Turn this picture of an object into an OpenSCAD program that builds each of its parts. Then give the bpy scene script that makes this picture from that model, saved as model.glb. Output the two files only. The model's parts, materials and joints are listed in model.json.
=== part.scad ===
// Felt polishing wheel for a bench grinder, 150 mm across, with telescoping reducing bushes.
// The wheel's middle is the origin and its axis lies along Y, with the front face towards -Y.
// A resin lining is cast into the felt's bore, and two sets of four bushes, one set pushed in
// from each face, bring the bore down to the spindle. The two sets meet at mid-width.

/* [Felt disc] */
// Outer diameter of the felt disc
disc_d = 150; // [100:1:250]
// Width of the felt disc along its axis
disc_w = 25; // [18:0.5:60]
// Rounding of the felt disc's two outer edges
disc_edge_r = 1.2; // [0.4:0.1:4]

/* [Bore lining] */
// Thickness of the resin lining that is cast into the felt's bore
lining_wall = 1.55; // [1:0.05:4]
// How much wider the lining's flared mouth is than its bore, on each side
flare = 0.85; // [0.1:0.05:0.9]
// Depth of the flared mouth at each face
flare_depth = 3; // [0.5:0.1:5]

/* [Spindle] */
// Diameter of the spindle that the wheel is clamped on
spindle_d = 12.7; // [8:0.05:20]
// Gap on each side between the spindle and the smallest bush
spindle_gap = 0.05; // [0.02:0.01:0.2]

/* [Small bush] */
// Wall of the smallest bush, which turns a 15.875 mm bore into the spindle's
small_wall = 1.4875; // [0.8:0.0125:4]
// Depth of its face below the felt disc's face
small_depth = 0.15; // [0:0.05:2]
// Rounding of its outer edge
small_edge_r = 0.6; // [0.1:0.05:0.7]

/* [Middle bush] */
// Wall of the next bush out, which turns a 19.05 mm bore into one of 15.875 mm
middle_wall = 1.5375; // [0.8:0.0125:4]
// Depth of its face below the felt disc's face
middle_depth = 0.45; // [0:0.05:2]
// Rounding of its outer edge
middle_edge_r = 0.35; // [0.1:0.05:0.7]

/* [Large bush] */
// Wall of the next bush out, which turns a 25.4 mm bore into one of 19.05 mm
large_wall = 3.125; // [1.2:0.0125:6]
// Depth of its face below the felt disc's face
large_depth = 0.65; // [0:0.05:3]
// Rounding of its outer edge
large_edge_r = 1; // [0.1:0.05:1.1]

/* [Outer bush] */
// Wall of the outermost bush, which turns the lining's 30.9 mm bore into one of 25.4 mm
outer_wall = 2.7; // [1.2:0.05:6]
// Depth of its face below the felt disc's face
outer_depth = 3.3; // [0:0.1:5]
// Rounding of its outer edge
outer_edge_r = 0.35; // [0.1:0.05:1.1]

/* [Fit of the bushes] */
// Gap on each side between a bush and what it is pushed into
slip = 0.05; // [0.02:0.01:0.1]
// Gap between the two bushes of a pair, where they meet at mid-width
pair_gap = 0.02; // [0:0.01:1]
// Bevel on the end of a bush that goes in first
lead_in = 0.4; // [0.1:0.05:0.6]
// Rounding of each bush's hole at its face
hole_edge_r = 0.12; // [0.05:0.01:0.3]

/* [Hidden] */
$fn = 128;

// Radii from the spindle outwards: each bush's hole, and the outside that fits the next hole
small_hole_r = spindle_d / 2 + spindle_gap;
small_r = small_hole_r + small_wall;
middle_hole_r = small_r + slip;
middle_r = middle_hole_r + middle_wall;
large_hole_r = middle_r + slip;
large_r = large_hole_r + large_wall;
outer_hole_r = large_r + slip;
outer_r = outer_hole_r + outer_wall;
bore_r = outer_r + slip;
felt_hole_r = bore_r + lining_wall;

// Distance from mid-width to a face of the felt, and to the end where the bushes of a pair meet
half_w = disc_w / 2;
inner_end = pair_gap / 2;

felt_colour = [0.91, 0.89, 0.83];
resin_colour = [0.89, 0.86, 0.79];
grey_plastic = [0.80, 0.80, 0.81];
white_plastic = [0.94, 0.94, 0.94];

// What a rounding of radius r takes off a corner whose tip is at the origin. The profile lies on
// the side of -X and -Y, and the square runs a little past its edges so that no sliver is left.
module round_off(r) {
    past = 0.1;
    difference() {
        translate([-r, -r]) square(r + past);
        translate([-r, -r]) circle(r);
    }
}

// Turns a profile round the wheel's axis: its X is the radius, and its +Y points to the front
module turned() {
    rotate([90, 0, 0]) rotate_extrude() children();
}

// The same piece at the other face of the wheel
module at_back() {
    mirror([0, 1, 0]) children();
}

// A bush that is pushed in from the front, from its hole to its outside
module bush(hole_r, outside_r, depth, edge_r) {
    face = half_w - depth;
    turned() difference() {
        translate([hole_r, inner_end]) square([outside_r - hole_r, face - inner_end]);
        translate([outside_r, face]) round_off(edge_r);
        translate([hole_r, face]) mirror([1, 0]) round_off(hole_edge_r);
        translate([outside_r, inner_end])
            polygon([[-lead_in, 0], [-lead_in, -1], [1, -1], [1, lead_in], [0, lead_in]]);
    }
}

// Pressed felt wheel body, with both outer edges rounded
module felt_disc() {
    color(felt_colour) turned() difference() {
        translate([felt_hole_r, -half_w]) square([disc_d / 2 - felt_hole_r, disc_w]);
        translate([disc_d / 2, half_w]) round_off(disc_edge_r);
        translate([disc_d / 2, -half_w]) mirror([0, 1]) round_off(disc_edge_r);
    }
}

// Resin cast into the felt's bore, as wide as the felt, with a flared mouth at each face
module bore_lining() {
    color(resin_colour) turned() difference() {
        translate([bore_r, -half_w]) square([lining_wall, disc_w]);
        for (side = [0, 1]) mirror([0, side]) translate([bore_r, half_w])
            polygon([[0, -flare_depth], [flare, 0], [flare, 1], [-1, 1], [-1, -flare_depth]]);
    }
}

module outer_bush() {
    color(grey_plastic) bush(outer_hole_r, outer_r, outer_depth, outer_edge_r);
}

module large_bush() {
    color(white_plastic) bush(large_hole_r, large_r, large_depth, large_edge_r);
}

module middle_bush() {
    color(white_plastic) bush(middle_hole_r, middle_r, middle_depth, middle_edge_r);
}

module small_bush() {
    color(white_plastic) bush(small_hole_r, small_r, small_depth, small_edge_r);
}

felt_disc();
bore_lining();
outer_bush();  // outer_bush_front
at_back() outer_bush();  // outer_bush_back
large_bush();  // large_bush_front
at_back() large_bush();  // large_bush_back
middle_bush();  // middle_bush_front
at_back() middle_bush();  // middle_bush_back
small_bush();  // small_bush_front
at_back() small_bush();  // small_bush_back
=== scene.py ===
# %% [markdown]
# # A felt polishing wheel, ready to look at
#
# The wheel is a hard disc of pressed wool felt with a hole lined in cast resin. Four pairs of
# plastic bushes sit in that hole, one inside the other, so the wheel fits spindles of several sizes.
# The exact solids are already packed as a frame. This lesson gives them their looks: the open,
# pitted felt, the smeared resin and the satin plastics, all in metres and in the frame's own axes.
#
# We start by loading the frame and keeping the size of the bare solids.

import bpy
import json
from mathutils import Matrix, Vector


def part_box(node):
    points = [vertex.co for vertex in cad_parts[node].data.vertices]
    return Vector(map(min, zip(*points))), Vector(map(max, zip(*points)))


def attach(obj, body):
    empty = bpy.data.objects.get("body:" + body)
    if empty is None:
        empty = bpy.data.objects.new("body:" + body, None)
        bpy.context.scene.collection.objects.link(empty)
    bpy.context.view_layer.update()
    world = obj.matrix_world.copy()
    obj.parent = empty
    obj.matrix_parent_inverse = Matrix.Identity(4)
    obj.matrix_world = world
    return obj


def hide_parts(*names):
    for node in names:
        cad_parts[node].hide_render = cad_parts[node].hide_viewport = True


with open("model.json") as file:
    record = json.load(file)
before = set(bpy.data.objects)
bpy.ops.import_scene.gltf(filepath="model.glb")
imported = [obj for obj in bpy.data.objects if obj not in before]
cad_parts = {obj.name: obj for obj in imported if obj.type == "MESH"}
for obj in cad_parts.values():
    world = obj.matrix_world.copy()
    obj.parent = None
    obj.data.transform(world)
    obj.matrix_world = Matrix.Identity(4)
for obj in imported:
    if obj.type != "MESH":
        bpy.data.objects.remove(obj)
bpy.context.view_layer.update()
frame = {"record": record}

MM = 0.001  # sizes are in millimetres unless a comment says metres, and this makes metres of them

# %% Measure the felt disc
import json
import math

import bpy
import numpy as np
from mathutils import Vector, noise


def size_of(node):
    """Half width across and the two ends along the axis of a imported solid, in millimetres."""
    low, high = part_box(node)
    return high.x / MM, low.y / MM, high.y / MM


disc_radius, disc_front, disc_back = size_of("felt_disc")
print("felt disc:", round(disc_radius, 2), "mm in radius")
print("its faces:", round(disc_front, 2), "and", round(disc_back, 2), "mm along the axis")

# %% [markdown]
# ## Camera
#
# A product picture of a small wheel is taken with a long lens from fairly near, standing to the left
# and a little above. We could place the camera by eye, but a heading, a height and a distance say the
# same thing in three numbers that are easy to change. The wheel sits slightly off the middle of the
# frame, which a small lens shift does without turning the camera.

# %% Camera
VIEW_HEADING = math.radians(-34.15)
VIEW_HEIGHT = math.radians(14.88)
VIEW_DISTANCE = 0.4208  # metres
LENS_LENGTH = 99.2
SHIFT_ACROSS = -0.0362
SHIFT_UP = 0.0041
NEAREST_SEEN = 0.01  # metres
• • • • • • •
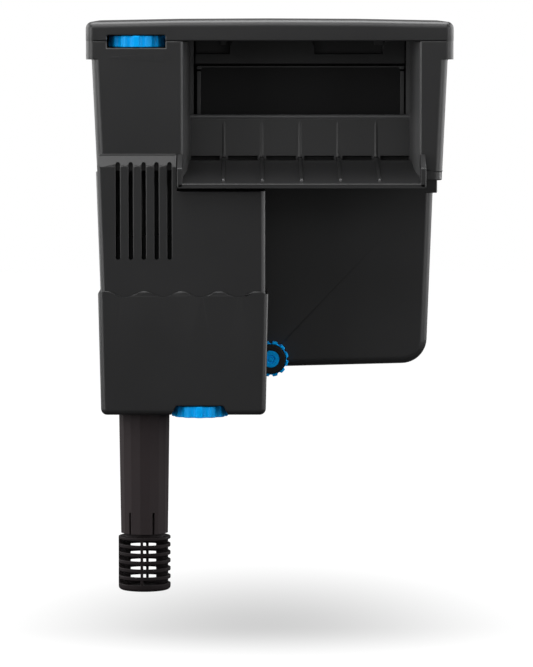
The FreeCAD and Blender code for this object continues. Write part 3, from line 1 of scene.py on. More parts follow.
• • • • • • •
### PROBLEM TO WORK ON
Among the entries above, locate the lines containing "small_r, small_depth, small_edge_r);" and "in imported if", and transcribe exactly those two lines and all lines between.

### EXERCISE RESULT
    color(white_plastic) bush(small_hole_r, small_r, small_depth, small_edge_r);
}

felt_disc();
bore_lining();
outer_bush();  // outer_bush_front
at_back() outer_bush();  // outer_bush_back
large_bush();  // large_bush_front
at_back() large_bush();  // large_bush_back
middle_bush();  // middle_bush_front
at_back() middle_bush();  // middle_bush_back
small_bush();  // small_bush_front
at_back() small_bush();  // small_bush_back
=== scene.py ===
# %% [markdown]
# # A felt polishing wheel, ready to look at
#
# The wheel is a hard disc of pressed wool felt with a hole lined in cast resin. Four pairs of
# plastic bushes sit in that hole, one inside the other, so the wheel fits spindles of several sizes.
# The exact solids are already packed as a frame. This lesson gives them their looks: the open,
# pitted felt, the smeared resin and the satin plastics, all in metres and in the frame's own axes.
#
# We start by loading the frame and keeping the size of the bare solids.

import bpy
import json
from mathutils import Matrix, Vector


def part_box(node):
    points = [vertex.co for vertex in cad_parts[node].data.vertices]
    return Vector(map(min, zip(*points))), Vector(map(max, zip(*points)))


def attach(obj, body):
    empty = bpy.data.objects.get("body:" + body)
    if empty is None:
        empty = bpy.data.objects.new("body:" + body, None)
        bpy.context.scene.collection.objects.link(empty)
    bpy.context.view_layer.update()
    world = obj.matrix_world.copy()
    obj.parent = empty
    obj.matrix_parent_inverse = Matrix.Identity(4)
    obj.matrix_world = world
    return obj


def hide_parts(*names):
    for node in names:
        cad_parts[node].hide_render = cad_parts[node].hide_viewport = True


with open("model.json") as file:
    record = json.load(file)
before = set(bpy.data.objects)
bpy.ops.import_scene.gltf(filepath="model.glb")
imported = [obj for obj in bpy.data.objects if obj not in before]
cad_parts = {obj.name: obj for obj in imported if obj.type == "MESH"}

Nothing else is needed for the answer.